Would it be appropriate to bill a nurse visit 99211 for cerumen removal?  We are also provider based and I've heard there are new guidelines for Incident To billing in this setting.  

Thank you!


----------



## kbarron (Feb 2, 2008)

*Cerumen removal*

My understanding is that "a physician skill " is required to remove cerumen. If a lavage is done, a nurse can do it but may not charge. Any other takers on this one?


----------



## member7 (Feb 2, 2008)

Karen I agree with you. But I read through the Medicare Claims Processing Manual section 30.6.4 and it would seem that if the office visit with the lavage was billed as incident to, meaning that the physician provided direct supervision, then 99211 can be billed under the physician's or NPPs number.  Did I misunderstand?  The Medicare carriers I've look through do say that 69210 can only be done using the skills of a physician. Any other thoughts?


----------



## rthames052006 (Feb 2, 2008)

member7 said:


> Karen I agree with you. But I read through the Medicare Claims Processing Manual section 30.6.4 and it would seem that if the office visit with the lavage was billed as incident to, meaning that the physician provided direct supervision, then 99211 can be billed under the physician's or NPPs number.  Did I misunderstand?  The Medicare carriers I've look through do say that 69210 can only be done using the skills of a physician. Any other thoughts?

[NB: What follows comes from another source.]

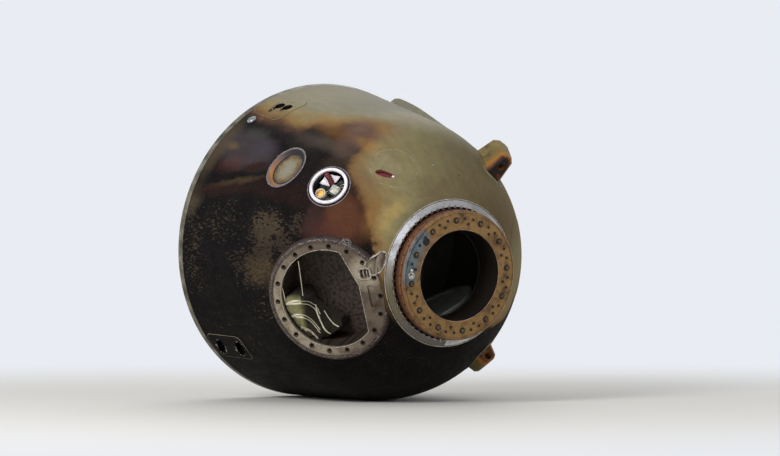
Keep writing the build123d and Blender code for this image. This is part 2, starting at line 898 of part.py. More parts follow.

This is what our office does also, we only bill the 69210 when the physician does the service, we actually have a few physicians that love doing it.

Roxanne Thames, CPC


----------



## Tmamma (Feb 2, 2008)

I am new to coding but I've been told that a nurse usually performs the lavage but if a cerumen tool is used then the  physician would get the credit provided there was documentation as to what procedure was performed and who performed it. Is there documentation to say who performed the cerumen removal? Nurses notes or physican notes?


----------



## kbarron (Feb 3, 2008)

*Cerumen removal*

I actually wonder how many MD's stay in the room as the nurse removes the cerumen by lavage.....I have heard say that direct supervision means the the MD is in the suite. I tend to disagree, as in my mind direct supervision is the Doc is standing there in the room...


----------



## rthames052006 (Feb 3, 2008)

kbarron said:


> I actually wonder how many MD's stay in the room as the nurse removes the cerumen by lavage.....I have heard say that direct supervision means the the MD is in the suite. I tend to disagree, as in my mind direct supervision is the Doc is standing there in the room...



I guess everyone is a little leary of certain things.  When our Pa's see pts  there is always another physician in the office, we are a large Internal Med practice ( 25 providers ) so usually we only have 1 Pa in the office with 6-8 MD's there are times when the doc does have to go in the room with the Pa , depending on the situation, but not always, we don't bill alot of Incident to.  Only if the doc has to go in the room to help with something and then the doc makes  a note on the charge slip so we know to bill it as incident to.


Your right about your though of how many MD's stay in the room w/ the nurse I know none of our doc's do, but then again there are some of our docs who do their own ear cleanings.

Roxanne Thames, CPC


----------



## mhadsell (Feb 18, 2008)

A medical assistant may do an ear lavage only.  (S)he may not insert a tool such as a loop into the ear cavity to extract cerumen.  Only a medical provider may do that.  So only a medical provider may bill for a 69210.  If a medical assistant simply flushes the ear, that is coded with a 99211.


----------